Hand chiseled oak tray, with small sakura dish and lotus spoons.
Large Japanese white urushi lacquer-ware bowls
Tomii Takashi will see you next Wednesday!
What an exciting week! We received the printed copies of Mjolk Volume II, and I’m always so amazed at how good the photos look after being printed. Photographs must long to be printed because there is just something that doesn’t translate to screen viewing.
After grabbing a copy for ourselves, it is a ritual for us to go over the entire book as if we are reading it for the first time. Of course we have read the book over and over, but there is something about turning the pages of the finished version that is like experiencing the book for the first time, and getting into the head space of a new reader.

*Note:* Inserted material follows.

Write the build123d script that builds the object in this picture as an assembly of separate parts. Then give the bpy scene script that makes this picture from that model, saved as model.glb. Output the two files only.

There are some notable changes, we went from around 104 pages in our first book to a whopping 144 pages in the second. Of course we are still advert free, so it’s 144 pages of pure content. We’ve also learned a lot from the first book, and know what we liked and what we didn’t like. Based on these decisions we decided to focus on editorial content only, shifting from a magazine / catalog hybrid to a proper book. Last but not least I think the overall voice is clearer, as this time we set out to do the interviews and photographs while the first time was more of a mosaic from our personal travel photos.
We’ve started sending our books to our faithful stockists already, so if you’re in a city and want to get a copy of the new issue we appreciate you being patient to support your local retailers. If we’re not carried in your city yet (and there’s a good chance that we aren’t) please let your local book or special interest shop know! We’ve been picked up numerous times because of customers who wanted to buy it locally.
Above: The Nakashima article, with a tour of the Nakashima studio and houses complemented by an interview with Mira Nakashima. The Nakashima exhibit at Mjölk is July 24 (runs for about a month). Mira Nakashima will be in attendance.
The cover which is the entrance to wood artisan Tomii Takashi’s home. I hope to introduce you all to Tomii when he visits us next week on Wednesday, June 26th, for his first solo exhibition in North America!
To pick up a copy of Mjölk Volume II, visit our webshop or come into the store!
Last Thursday I went with Emily Tu, our book designer, to the press approval for Mjölk Volume 2. It was my first time going (John went last time) and I got to see what a big job printing these books is.
We get it printed at Warren’s Waterless Waterless Printing, thanks to our friends over at Pure Green Magazine, who suggested it. We like that it’s printed locally, so that we can see the paper, process, and proofs, plus they are environmentally responsible. All that AND they are the same price as others quoted (in Toronto).
Above we discuss the proofs, which are unfortunately on coated paper, which makes it tricky to tell exactly how it will be on our paper stock. This is unfortunately industry standard and the paper manufacturer has no ambition to offer an uncoated proofing paper.
The aluminum plates (our book had about 9). The plates are etched directly from the computer, so there are actually images and type all over the green, but because the ink hasn’t touched it yet you cannot see it. Where you see the black writing is where Dave, the production manager, put a felt tip marker to it.
After approving the cover, they ran it. On the left is the black plate. On the right is the stack of covers.
The press, plus the black and blue plate. Each of the three colours and black have their own plate.
Running some recycled paper through to prime the press.
Removing a page from the press.
Then the technician places it on a table where the colour bands along the side get analyzed by a computer (left), then transfers the paper to another table where they can make adjustments to how much ink is distributed along each plate (right).
This was pretty impressive, as a lot of decisions have to be made here. Of course it’s nice for a client to sign off on all pages, but we weren’t able to hang out until 3am!
The ubiquitous calendar / clock (that isn’t a clock) shop shot.
Thank you to Dave who took the time to show us around!
Mjölk Volume 2 is arriving this afternoon, just in time since we have sold out of Volume 1!